Ce mardi 9 février, l'AFP vient de sortir une dépêche des plus révélatrices... A droite comme à gauche, une réforme de la garde à vue est réclamée. En voici le contenu :
PARIS — Proposition de loi des parlementaires Verts, texte analogue des députés PS, "travail de réflexion" voulu par le patron des députés UMP, Jean-François Copé... à droite comme à gauche, de plus en plus de voix s'élèvent pour réclamer une réforme de la garde à vue.
La polémique sur les conditions de recours aux gardes à vue a rebondi ces derniers jours, en particulier après les protestations, mardi, des parents de trois collégiennes de 14 ans, placées en garde en vue la semaine dernière pour une bagarre à la sortie de leur établissement parisien.
Deux parlementaires Verts, le député Noël Mamère et la sénatrice Alima Boumediene-Thiery, ont dénoncé dans la matinée le caractère "aberrant et honteux" des gardes à vue et présenté une proposition de loi visant à les limiter aux infractions passibles d'une peine d'emprisonnement supérieure à cinq ans. Pour les autres infractions, elles seraient soumises à une autorisation de la justice.
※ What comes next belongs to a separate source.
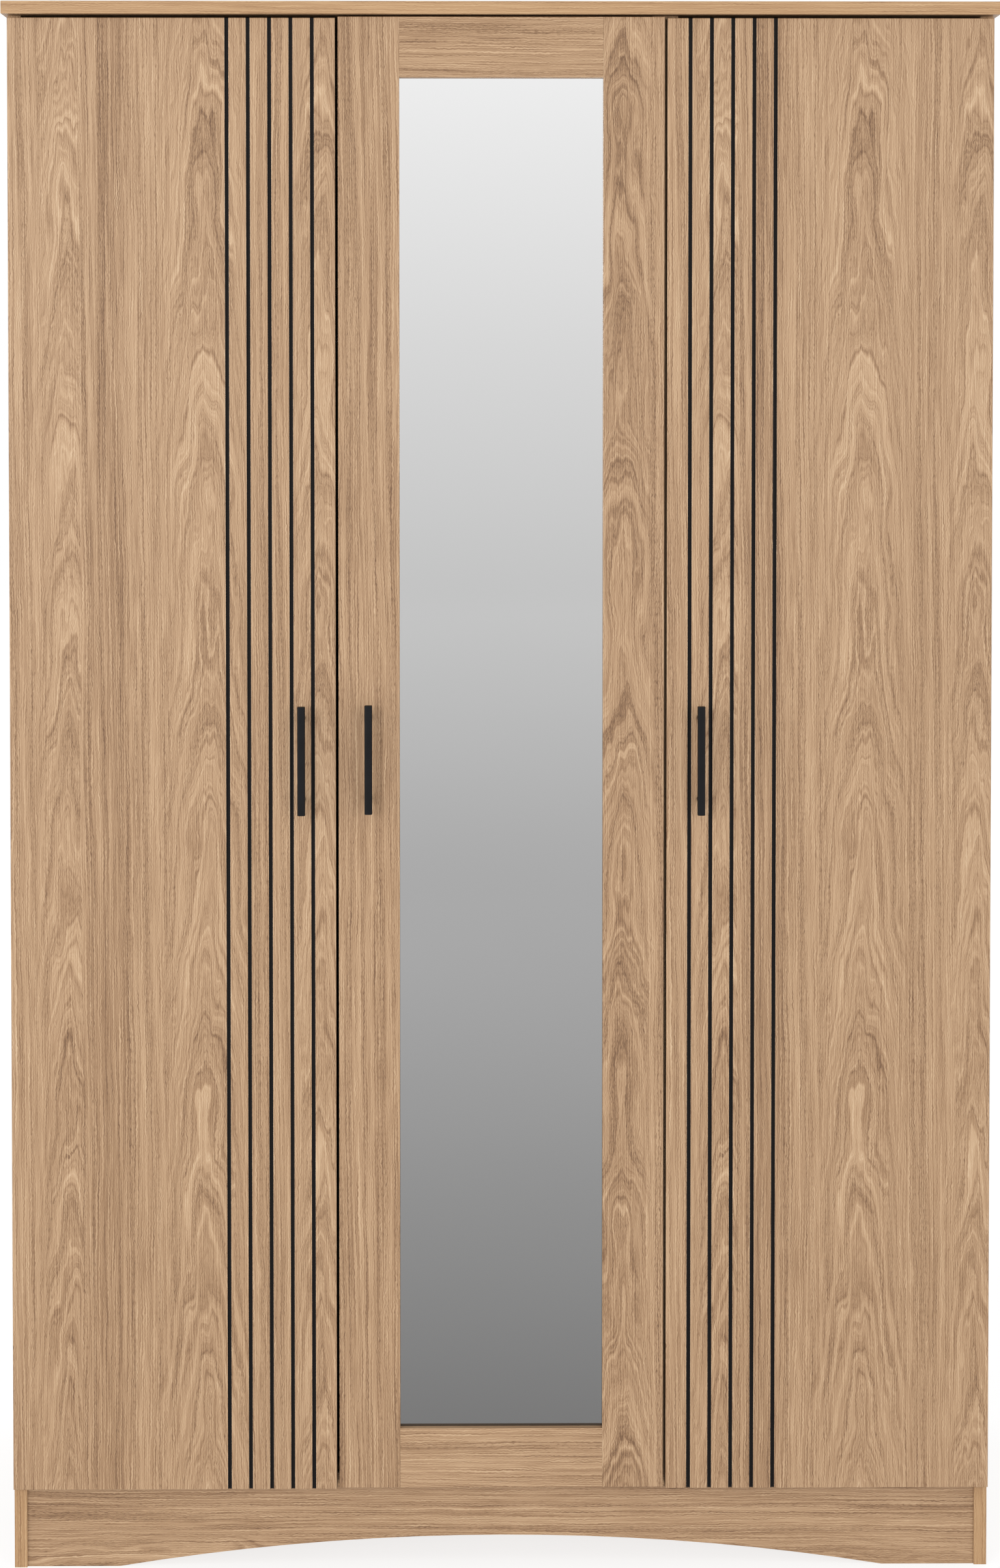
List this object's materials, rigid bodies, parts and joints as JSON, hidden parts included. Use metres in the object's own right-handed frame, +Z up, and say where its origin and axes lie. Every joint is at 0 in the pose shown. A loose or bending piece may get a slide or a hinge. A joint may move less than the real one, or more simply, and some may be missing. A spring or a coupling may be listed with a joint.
{
  "type": "wardrobe with doors",
  "caption": "Tall board wardrobe with grooved outer doors, a mirrored middle door, slim bar handles, an arched plinth, a hanging space and a shelved bay.",
  "frame": {"origin": "on the floor, below the centre of the bounding box", "axes": "+X to the right when facing the doors, +Y to the back, +Z up"},
  "size_m": [1.17, 0.523, 1.86],
  "materials": {
    "oak_board": "satin oak-pattern foil on board",
    "oak_door": "satin oak-pattern foil, black painted grooves",
    "back_board": "thin printed fibreboard",
    "mirror": "silvered float glass",
    "black_handle": "satin black powder coat",
    "dowel_wood": "raw beech",
    "white_plastic": "matt extrusion",
    "clear_rubber": "soft clear",
    "chrome": "polished tube",
    "zinc_steel": "zinc plated",
    "bright_steel": "nickel plated"
  },
  "bodies": {
    "carcass": {"back_panel_joiner": "white_plastic", "back_panel_left": "back_board", "back_panel_middle": "back_board", "back_panel_nails": "bright_steel", "back_panel_right": "back_board", "bottom_panel": "oak_board", "cam_bolts": "bright_steel", "cam_locks": "zinc_steel", "centre_partition": "oak_board", "door_bumpers": "clear_rubber", "hanging_rail": "chrome", "hat_shelf": "oak_board", "hinge_arm_screws": "bright_steel", "hinge_arms": "bright_steel", "hinge_mounting_plates": "bright_steel", "left_side_panel": "oak_board", "partition_hinge_batten": "oak_board", "plinth_centre_brace": "oak_board", "plinth_front": "oak_board", "plinth_rear": "oak_board", "rail_end_sockets": "zinc_steel", "right_shelf_1": "oak_board", "right_shelf_2": "oak_board", "right_shelf_3": "oak_board", "right_shelf_4": "oak_board", "right_side_panel": "oak_board", "shelf_pins": "bright_steel", "top_board": "oak_board", "wall_brackets": "zinc_steel", "wood_screws": "bright_steel", "wooden_dowels": "dowel_wood"},
    "left_links": {"left_hinge_links": "bright_steel", "left_hinge_pins": "bright_steel"},
    "left_door": {"left_cup_screws": "bright_steel", "left_door_panel": "oak_door", "left_handle": "black_handle", "left_handle_screws": "bright_steel", "left_hinge_cups": "bright_steel"},
    "middle_links": {"middle_hinge_links": "bright_steel", "middle_hinge_pins": "bright_steel"},
    "middle_door": {"middle_cup_screws": "bright_steel", "middle_door_bottom_rail": "oak_door", "middle_door_dowels": "dowel_wood", "middle_door_left_stile": "oak_door", "middle_door_right_stile": "oak_door", "middle_door_top_rail": "oak_door", "middle_handle": "black_handle", "middle_handle_screws": "bright_steel", "middle_hinge_cups": "bright_steel", "mirror_backing": "back_board", "mirror_glass": "mirror"},
    "right_links": {"right_hinge_links": "bright_steel", "right_hinge_pins": "bright_steel"},
    "right_door": {"right_cup_screws": "bright_steel", "right_door_panel": "oak_door", "right_handle": "black_handle", "right_handle_screws": "bright_steel", "right_hinge_cups": "bright_steel"}
  },
  "joints": [
    {"name": "left_hinge_link_turn", "type": "hinge", "parent": "carcass", "child": "left_links", "pos_m": [-0.5445, -0.2145, 0.97], "axis": [0, 0, 1], "range_deg": [0, 47.5]},
    {"name": "left_door_swing", "type": "hinge", "parent": "left_links", "child": "left_door", "pos_m": [-0.5665, -0.2215, 0.97], "axis": [0, 0, -1], "range_deg": [0, 142.5]},
    {"name": "middle_hinge_link_turn", "type": "hinge", "parent": "carcass", "child": "middle_links", "pos_m": [0.15783, -0.2145, 0.97], "axis": [0, 0, -1], "range_deg": [0, 47.5]},
    {"name": "middle_door_swing", "type": "hinge", "parent": "middle_links", "child": "middle_door", "pos_m": [0.17983, -0.2215, 0.97], "axis": [0, 0, 1], "range_deg": [0, 142.5]},
    {"name": "right_hinge_link_turn", "type": "hinge", "parent": "carcass", "child": "right_links", "pos_m": [0.5445, -0.2145, 0.97], "axis": [0, 0, -1], "range_deg": [0, 47.5]},
    {"name": "right_door_swing", "type": "hinge", "parent": "right_links", "child": "right_door", "pos_m": [0.5665, -0.2215, 0.97], "axis": [0, 0, 1], "range_deg": [0, 142.5]}
  ],
  "couplings": [
    {"joint": "left_hinge_link_turn", "follows": "left_door_swing", "ratio": 0.33333},
    {"joint": "middle_hinge_link_turn", "follows": "middle_door_swing", "ratio": 0.33333},
    {"joint": "right_hinge_link_turn", "follows": "right_door_swing", "ratio": 0.33333}
  ]
}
Afin de "rendre le régime français de la garde à vue conforme à la convention européenne des droits de l'Homme", le principe du droit au silence du gardé à vue serait réaffirmé. L'avocat pourrait être présent dès le début de la garde à vue, il aurait accès au dossier pénal et assisterait aux interrogatoires.
Quelques heures plus tard, les députés PS ont eux aussi annoncé un texte similaire, prévoyant que tout gardé à vue "doit immédiatement faire l'objet d'une audition, assistée d'un avocat s'il en fait la demande". Le texte sera débattu le 25 mars lors de leur journée d'initiative parlementaire.
Selon un chiffre confirmé par le gouvernement, le nombre des gardes à vue en France s'est élevé à environ 800.000 en 2009. Un chiffre qui a augmenté de 67% depuis 2002, selon Christophe Caresche (PS). "Il y a aussi les gardes à vue non-officielles, qui seraient 300 à 400.000" par an, ajoute Roland Muzeau (PCF).
"1,6 Français sur 100" est menacé chaque année d'une mise en garde à vue, dénonce le député PS Claude Bartolone pour qui il faut "en finir avec ce scandale français". "Il y a une politique du chiffre qui conduit la police à faire de plus en plus de gardes à vue", renchérit Bruno Le Roux (PS).
A droite aussi, on estime, tel François Sauvadet (NC), qu'il y a "un vrai problème de garde à vue" en France. De son côté, M. Copé a annoncé mardi un "travail de réflexion" au sein du groupe UMP sur la garde à vue, après la révélation de pratiques "pour le moins troublantes".
Il se contente pour l'heure d'évoquer la nécessité d'un "juste équilibre entre les impératifs de sécurité, qui sont absolument indispensables et qui ne doivent en aucun cas empêcher les fonctionnaires de police et de gendarmerie de travailler, et le respect nécessaire des droits de la personne".
Lors d'un débat mardi au Sénat, organisé à l'initiative du groupe RDSE, Michèle Alliot-Marie a réaffirmé son intention de limiter l'usage de la garde à vue "aux nécessités réelles de l'enquête" et d'en améliorer les conditions, dans le cadre de la réforme de la procédure pénale, actuellement à l'étude.
"Il y a trop de gardes à vue", a admis la garde des Sceaux, en promettant que celles-ci seront "proportionnées à la gravité des faits" et ne seront possibles "que quand il s'agit de crimes et délits punis de peines d'emprisonnement".
La Cour européenne des droits de l'Homme a récemment rappelé la nécessité de garantir à toute personne placée en garde à vue le droit d'être assistée à toutes ses auditions dès le début de la privation de liberté.